Nonetheless, I prefer to see 1968 as a missed opportunity. It’s too simplistic to write off the record factory strikes of that era as the last gasp of a dying working-class culture. Factory rebellions didn’t ease off in the 1970s: in many cases they accelerated, particularly in Britain. The Upper Clyde work-in represented one famous offshoot of that tangled relationship between traditional industrial solidarity and the rebellious youth counterculture.
In Scotland, and elsewhere, women coming into the workforce weren’t simply compliant: indeed, they often put their male colleagues to shame as industrial organisers. It took until the 1990s to tame industrial protest completely.
Today, we see 1968 through the lens of defeat, betrayal and sell-outs. However, it’s important to remember how contingent that was. Margaret Thatcher’s government, for example, came very close to surrendering to Arthur Scargill and the striking miners, and that defeat could have not only damaged her government but also undermined the whole project of free market “reforms”. If neoliberalism had lost, and it could have, then our whole perception of 1968 would change accordingly.
It’s true, of course, that 1968 did anticipate the inevitable end of post-war leftism. The culture of male industrial employment, Keynesian management and the old patriarchal family was being weakened by the new freedom of teenage life and the growing role of white-collar work. At some stage, a reckoning with the social movements was inevitable.
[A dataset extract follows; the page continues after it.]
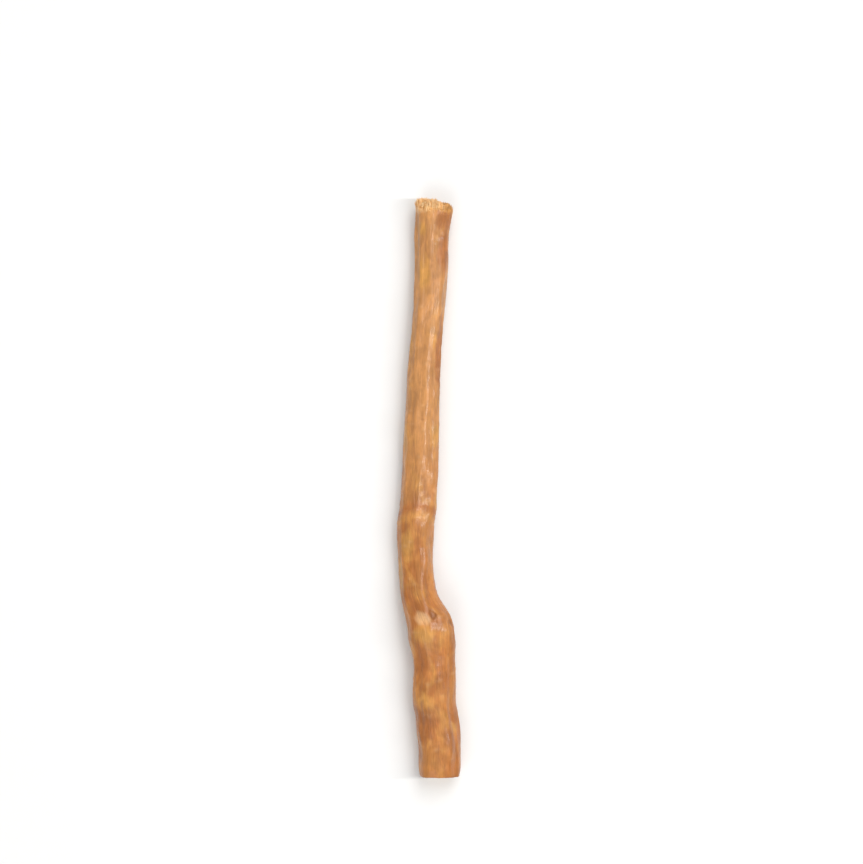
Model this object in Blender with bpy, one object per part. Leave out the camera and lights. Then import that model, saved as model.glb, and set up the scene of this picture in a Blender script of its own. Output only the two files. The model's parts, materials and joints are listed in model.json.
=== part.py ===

What wasn’t inevitable was the Thatcherite victory and the subsequent collapse of all the forces of working-class strength.
In recent months, French students have been reviving the culture of sit-ins and street fights, while rail workers are preparing for three months of strikes.
What’s most interesting is their choice of enemy. All the betrayals of European leftism seem to be converging on Emmanuel Macron. His celebration of the unbridled Anglo-American marketplace, added to his coiffured, consumerist image and his official respect for the linguistic norms of identity politics, makes him the perfect embodiment of what 1968 failed to achieve.
For those liberals who have given up on protest, and simply wish for a return to “normality”, Macron is the perfect politician. His policy expertise, added to his distrust for ideology, make him the ideal centrist to gather together establishment forces and hold off Marine Le Pen.
If the protests continue and gather strength, many will argue that striking only aids the fascists. And, unless the French left can recapture the utopian energies of 1968, maybe it’s true: maybe it’s Macron’s European free market or Le Pen’s nationalist fascism.
But that’s precisely why this movement is important. It will test whether leftism is mature enough to face down the blackmail which says that rebellion simply encourages fascism. Until we’ve regained that boldness of spirit, we’re doomed to repeat 50 years of mistakes and sell-outs.